Thanks, Andreas. I gave everyone fair warning, and provided a list in
advance of files to be migrated. Given the state of the underlying RAID
though, it will be dicey one way or the other. :-(
bob
On 1/9/2014 8:08 PM, Dilger, Andreas wrote:
On 2014/01/08, 8:00 PM, "Bob Ball" <ball(a)umich.edu>
wrote:
> We are running lustre 2.1.6 on SL6.4 systems. Most OST date back to
> lustre 1.8.4 under SL5.x.
>
> I now find it necessary to drain and reformat the underlying RAID volume
> of one of these OST. I have done this several times in the past, under
> lustre 1.8.4, and was highly satisfied with the outcome. However, I
> find this somewhat more problematic under 2.1.6 now. Basically, in the
> two examples so far, corrupted files have resulted.
>
> I have used lfs_migrate to first drain, then refill the OST after it is
> reformatted.

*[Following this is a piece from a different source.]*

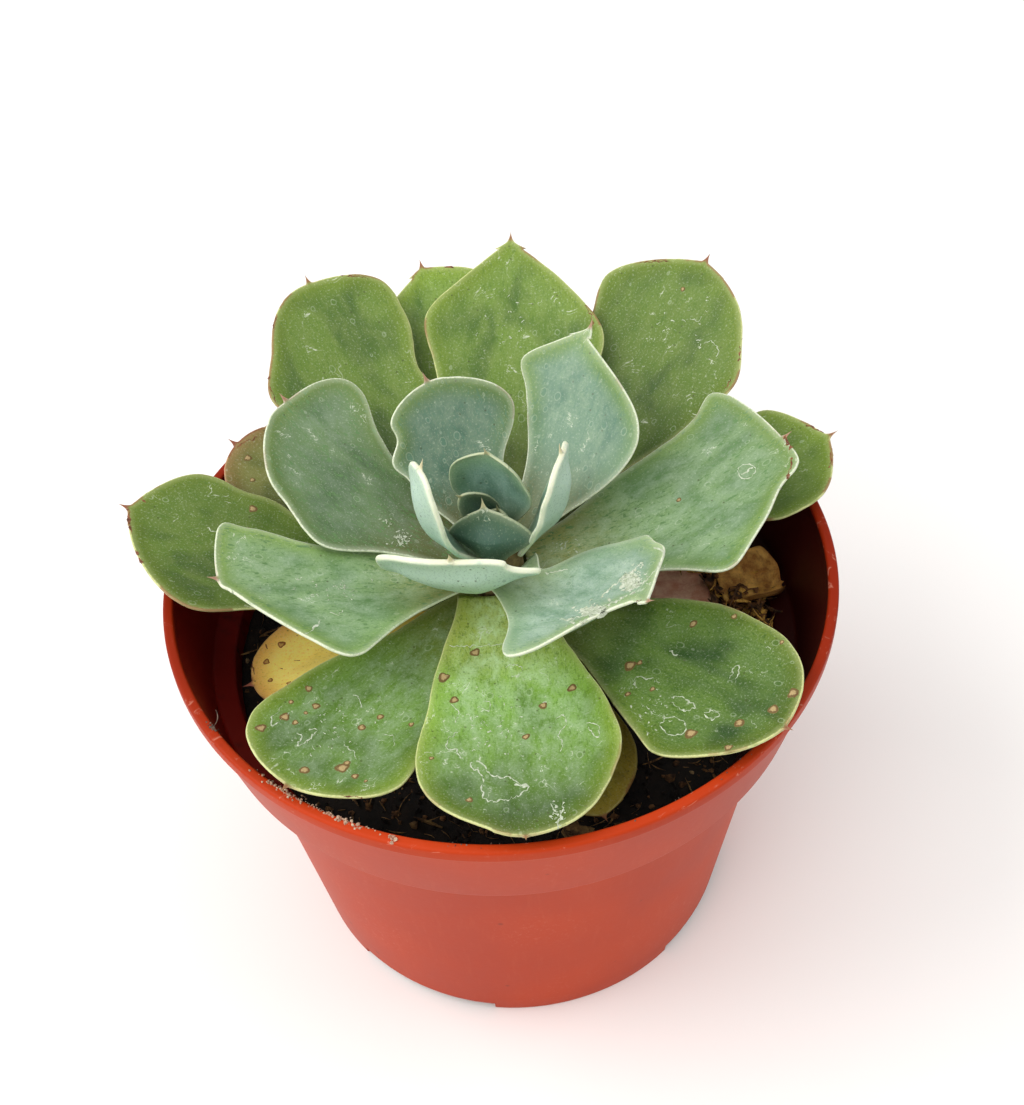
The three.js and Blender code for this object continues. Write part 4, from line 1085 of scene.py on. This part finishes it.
def scab_faces(first):
    faces = []
    for ring in range(SCAR_RINGS):
        for i in range(SCAR_SIDES):
            j = (i + 1) % SCAR_SIDES
            a = first + 1 + (ring - 1) * SCAR_SIDES
            b = a + SCAR_SIDES
            faces.append([a + i, b + i, b + j, a + j] if ring else [first, b + i, b + j])
    return faces


def make_scars(leaves):
    """Raised scabs at the places that the photograph shows, one piece for each leaf."""
    draw = random.Random(7)
    green = scar_material("leaf_scar", "#b39a6a", "#6b5228", "#6f8138")
    yellow = scar_material("leaf_scar_yellow", "#c79a4c", "#8a4f22", "#c49a3c")
    for name, scars in SCARS.items():
        tree = surface_tree(leaves[name])
        points, faces, reach = [], [], []
        for px, py, width in scars:
            eye, ray = sight_line((px, py))
            hit, normal, _, _ = tree.ray_cast(eye, ray)
            if hit is None or normal.z < 0.1:
                continue
            faces += scab_faces(len(points))
            scab_points, scab_reach = scab(tree, hit, normal, width, draw)
            points += scab_points
            reach += scab_reach
        material = yellow if name == "leaf_old_yellow" else green
        piece = mesh_object(name + "_scars", points, faces, material)
        add_values(piece, "reach", reach)
        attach(piece, "root")


def softened(line):
    """A line with its corners cut."""
    result = [line[0]]
    for (x0, y0), (x1, y1) in zip(line, line[1:]):
        for near, far in ((0.75, 0.25), (0.25, 0.75)):
            result.append((near * x0 + far * x1, near * y0 + far * y1))
    return result + [line[-1]]


def mark_ribbon(tree, line, width, draw):
    """Rows of three points along a line on a leaf: both sides and a raised middle."""
    line = softened(softened(line))
    path = []
    for (x0, y0), (x1, y1) in zip(line, line[1:]):
        steps = max(1, int(math.hypot(x1 - x0, y1 - y0) * 1.5))
        path += [(x0 + (x1 - x0) * i / steps, y0 + (y1 - y0) * i / steps) for i in range(steps)]
    hits = []
    offset = draw.uniform(0, 50)
    for i, (px, py) in enumerate(path):
        px += WANDER * noise.noise(Vector((i / 4 + offset, offset, 0.5)))
        py += WANDER * noise.noise(Vector((i / 4 + offset, offset, 9.5)))
        eye, ray = sight_line((px, py))
        hit, normal, _, _ = tree.ray_cast(eye, ray)
        if hit is not None:
            hits.append((hit, normal))
    rows = []
    for i, (hit, normal) in enumerate(hits):
        ahead = hits[min(i + 1, len(hits) - 1)][0] - hits[max(i - 1, 0)][0]
        side = normal.cross(ahead).normalized()
        share = max(0.08, 0.5 + 0.9 * noise.noise(Vector((i / 3, offset, 7.5))))
        out = side * width / 2 * MM * share * draw.uniform(0.7, 1.2)
        shifts = ((out, -SUNK), (Vector((0, 0, 0)), MARK_HEIGHT), (-out, -SUNK))
        rows.append([(hit + shift + normal * height * MM) / MM for shift, height in shifts])
    return rows


def crust_lines(seed):
    """Short random lines for the crust patches, by leaf."""
    draw = random.Random(seed)
    found = {}
    for leaf_name, (px, py), (wide, high), count, width in CRUSTS:
        for _ in range(count):
            x, y = draw.gauss(px, wide / 2), draw.gauss(py, high / 2)
            end = (x + draw.uniform(-2.5, 2.5), y + draw.uniform(-2, 2))
            found.setdefault(leaf_name, []).append((width * draw.uniform(0.6, 1.5), ((x, y), end)))
    return found


def make_marks(leaves, lines_by_leaf, ending, material, seed):
    """Thin raised lines on the leaves, one piece for each leaf."""
    draw = random.Random(seed)
    for name, lines in lines_by_leaf.items():
        tree = surface_tree(leaves[name])
        points, faces = [], []
        for width, line in lines:
            rows = mark_ribbon(tree, line, width, draw)
            first = len(points)
            points += [point for row in rows for point in row]
            for i in range(len(rows) - 1):
                for a in (first + 3 * i, first + 3 * i + 1):
                    faces.append([a, a + 1, a + 4, a + 3])
        if not faces:
            continue
        piece = mesh_object(name + ending, points, faces, material)
        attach(piece, "root")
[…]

It is much faster now than under 1.8.4, which is nice. Do
> I have to do this on an idle file system though to avoid the
> corruption? The two previous examples were still live, so it was
> possible that the corrupted files were being accessed at the time?
> Could this have been the cause of the problems?
>
> What am I missing in doing this now under 2.1.6?

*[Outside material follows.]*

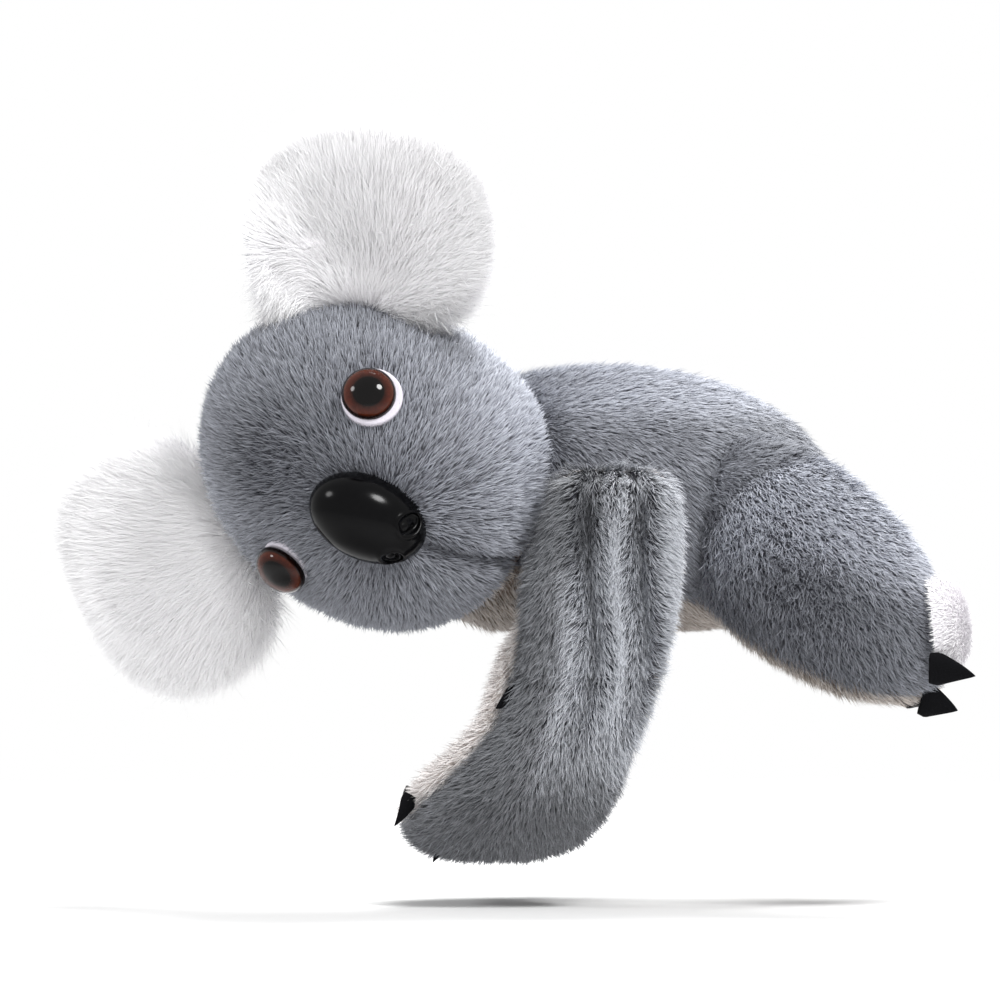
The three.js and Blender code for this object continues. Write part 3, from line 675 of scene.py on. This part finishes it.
# The fur pushes each ring a little to one side and covers its edge, and sinks the far one.
for side, sign, aside, depth, wide in (
    ("left", 1, (0.85, 0.0, -0.2), 0.0, 0.95),
    ("right", -1, (-0.48, 0.0, -0.24), 1.5, 0.81),
):
    place = on_head((math.cos(eye_angle), sign * math.sin(eye_angle), 0))
    shift = np.array(aside) @ place[:3, :3]
    ring_place = place @ np.array(Matrix.Translation((-depth, shift[1], shift[2])))
    eye = turned(f"{side}_eye_dome", dome_profile, place, eye_brown)
    radial_map(eye, place)
    profile = [(reach * wide, along) for reach, along in ring_profile]
    ring = turned(f"{side}_eye_felt", profile, ring_place, felt_white)
    settle(eye, f"{side}_eye")
    settle(ring, f"{side}_eye_ring")

# Nose
# One gloss black plastic oval with two moulded nostrils at its chin end, held like the eyes by a
# stem and washer through the cover.
nose_half = np.array([11.0, 11.75, 16.8])
nose_drop = 17.2
nose_place = on_head((head_half[0] * math.sqrt(1 - (nose_drop / head_half[2]) ** 2), 0, -nose_drop))
nose_black = mottled("nose_black", "020203", "060607", 500.0, 0.16, 0.09)
nose_way, nose_faces = ball(48)
nose_form = stuffed(nose_way, nose_half)


def from_nostril(sign, aside, below):
    return np.hypot(nose_form[:, 1] - sign * aside, (nose_form[:, 2] + below) * 0.9)


for sign in (1, -1):
    reach = from_nostril(sign, 5.5, 10.2)
    rim = 0.45 * bell(reach - 3.3, 0.6)
    pit = 2.3 * (1 - ramp(reach, 1.8, 3.0)) - 1.9 * (1 - ramp(from_nostril(sign, 4.7, 9.2), 0.6, 2.2))
    nose_form[:, 0] += np.where(nose_form[:, 0] > 2, rim - pit, 0)
nose_oval = mesh_object("nose_oval", placed(nose_place, nose_form), nose_faces, nose_black)
settle(nose_oval, "nose")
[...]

The lfs_migrate man page and script for 2.1 (I thought) made it pretty
clear
that this tool is not safe for files that may be in use/modified:
# lfs_migrate /mnt/lustre/foo
lfs_migrate is currently NOT SAFE for moving in-use files.
Use it only when you are sure migrated files are unused.

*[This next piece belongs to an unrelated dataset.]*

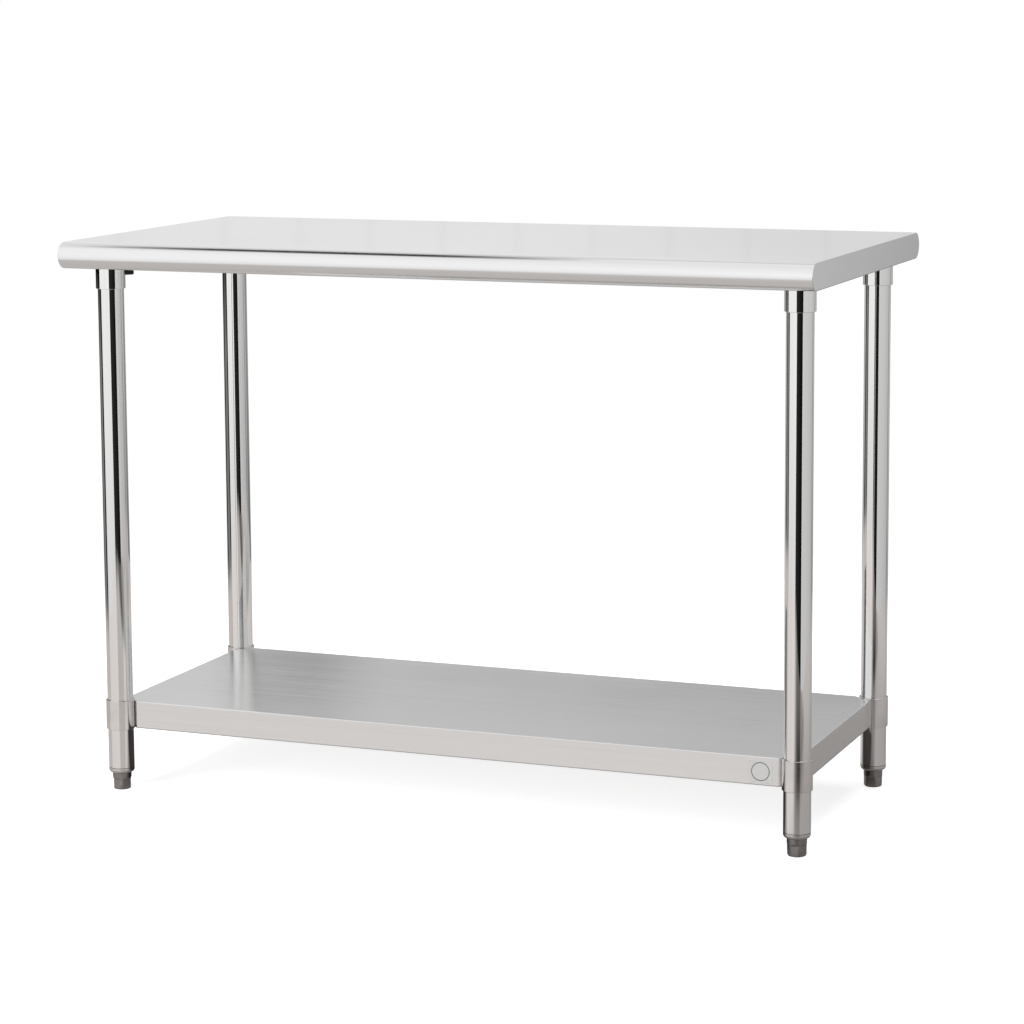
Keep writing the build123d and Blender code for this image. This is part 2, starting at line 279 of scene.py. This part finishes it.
def brushed_sheet(name, shade, roughness, anisotropy, grain_depth, bottom, roll_depth=0.0):
    """Sheet finished with a long-grain belt: fine lines, a few heavier ones, faint handling marks.
    A painted dark reflection darkens it along the bend at its bottom, and roll_depth adds the long
    shallow waves that rolling leaves in the rounded edge."""
    s = Shader(name)
    fine = s.noise((2.2, 620.0, 620.0), detail=3.0)
    heavy = s.noise((0.7, 150.0, 150.0))
    clouds = s.noise((3.0, 3.0, 3.0), detail=3.0)
    tone = s.math("ADD", s.spread(fine, -0.5, 0.5), s.spread(heavy, -0.5, 0.5))
    tint = s.vary(s.spread(tone, 0.0, 1.0, -1.0, 1.0), shade, dimmest=0.95)
    # Painted dark reflection: the base colour turns to the bend shade in a thin band along the
    # bottom bend.
    bend_reflection = s.spread(height_of(s), 1.0, 0.0, bottom + BEND_REFLECTION_HEIGHT * 0.5, bottom + BEND_REFLECTION_HEIGHT)
    s.set(Base_Color=s.blend(bend_reflection, tint, BEND_REFLECTION_SHADE), Metallic=1.0)
    wear = s.math("ADD", s.spread(clouds, -0.015, 0.015), s.spread(heavy, -0.01, 0.01))
    s.set(Roughness=s.math("ADD", wear, roughness), Anisotropic=anisotropy)
    s.set(Anisotropic_Rotation=QUARTER_TURN, Tangent=grain_direction(s))
    height = s.math("MULTIPLY", s.math("ADD", fine, heavy), grain_depth)
    if roll_depth:
        waves = s.math("MULTIPLY", s.noise((0.35, 190.0, 190.0), detail=1.0), roll_depth)
        height = s.math("ADD", height, s.math("MULTIPLY", waves, curved_part(s)))
    s.bump(height, 1.0, FINE_RELIEF)
    return s.material


def polished_tube(name, shade, roughness, drawing):
    """Mirror-polished tube with the faint straight lines of its drawing."""
    s = Shader(name)
    lines = s.noise((420.0, 420.0, 0.8))
    haze = s.noise((9.0, 9.0, 5.0), detail=3.0)
    s.set(Base_Color=s.vary(s.spread(lines, 0.0, 1.0), shade, dimmest=0.95), Metallic=1.0)
    s.set(Roughness=s.math("ADD", s.spread(haze, -0.012, 0.012), roughness))
    s.bump(lines, drawing, FINE_RELIEF)
    return s.material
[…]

If emptying OST(s) that are not disabled on the MDS, new
files may use them. To prevent MDS allocating any files on
OSTNNNN run 'lctl --device %{fsname}-OSTNNNN-osc deactivate'
on the MDS.
Continue? (y/n)
This situation is improved in Lustre 2.4 and 2.5 - open files are migrated
"in place" and transparently to applications, though it isn't yet able to
migrate files that are actively being modified (it should leave the file in
place if it detects the file is modified during migration).
Cheers, Andreas